BALTIMORE – Liberty Union-Thurston School District voters by a 2-to-1 margin overwhelmingly rejected a proposed additional 3.5 mill permanent improvement levy Tuesday. The unofficial vote was 687 against and just 341 for the new tax.

The five year levy, which would have been assessed in 2017 and first paid in 2018, was expected to raise $648,000 a year.

Superintendent Todd Osborn explained the proposed levy in several postings on the school district’s website. He noted that the district has built two new schools – an elementary and a middle school, and substantially renovated the high school in 2008-2011. Osborn says these building upgrades and replacements did not include the district’s outside facilities like the track and football stadium. He said the track was last upgraded in 1985 and the football field was first used in 1948.

The proceeds from the new levy coupled with fundraising and the $300,000 savings in interest gained from refinancing the district’s last bond issue would be used to replace the track and upgrade the football stadium. Plans were to install artificial turf which Osborn said would allow greater use of the field by the band and other teams without damaging it.

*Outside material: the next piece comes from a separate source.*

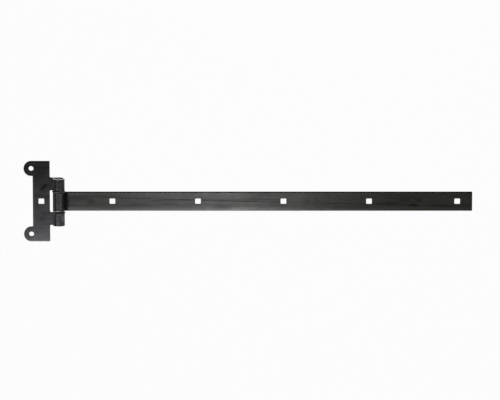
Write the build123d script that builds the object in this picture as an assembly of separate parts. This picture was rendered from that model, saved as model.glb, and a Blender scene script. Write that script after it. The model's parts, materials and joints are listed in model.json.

He explained that the levy funds “can only be used for building facilities, infrastructure, technology infrastructure, school safety and major maintenance. The money cannot be used for salaries, transportation, instructional support or instruction.”

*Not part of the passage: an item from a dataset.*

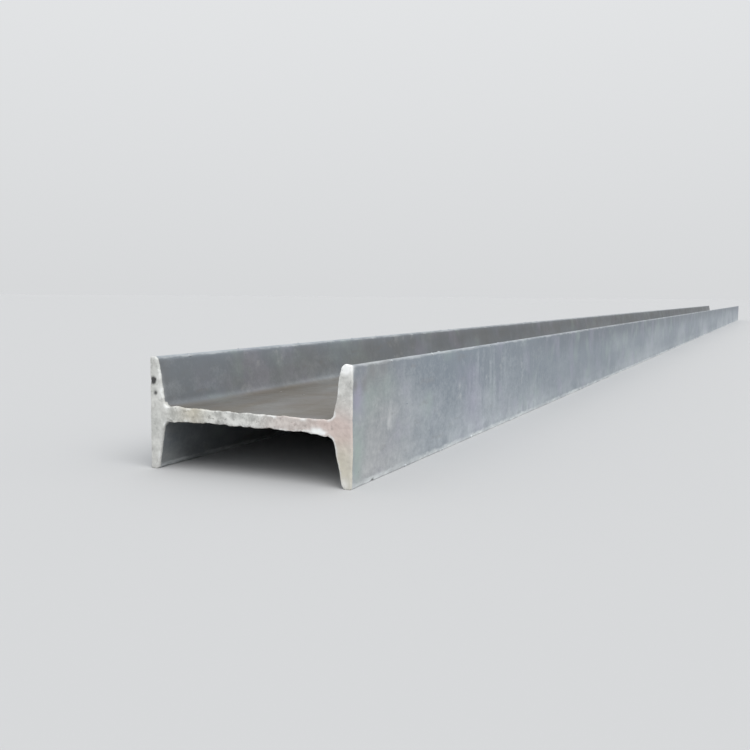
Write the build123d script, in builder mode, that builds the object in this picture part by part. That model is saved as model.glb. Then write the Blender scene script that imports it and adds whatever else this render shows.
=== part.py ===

Osborn also said, “If we don’t raise the money to fix the track and upgrade the football through fundraising and this levy, we will borrow money from the operating fund to pay for the upgrades. The track will be replaced this summer and the field will need a major overhaul.” The decision on whether to move ahead on replacing the track and giving the football stadium a “major overhaul” must be made the school board. The board’s next regular meeting is set for 7 p.m. on Monday, May 8, in the district administration building behind the elementary school. Board meetings are open to the public and visitors are given an opportunity to comment on issues before the board.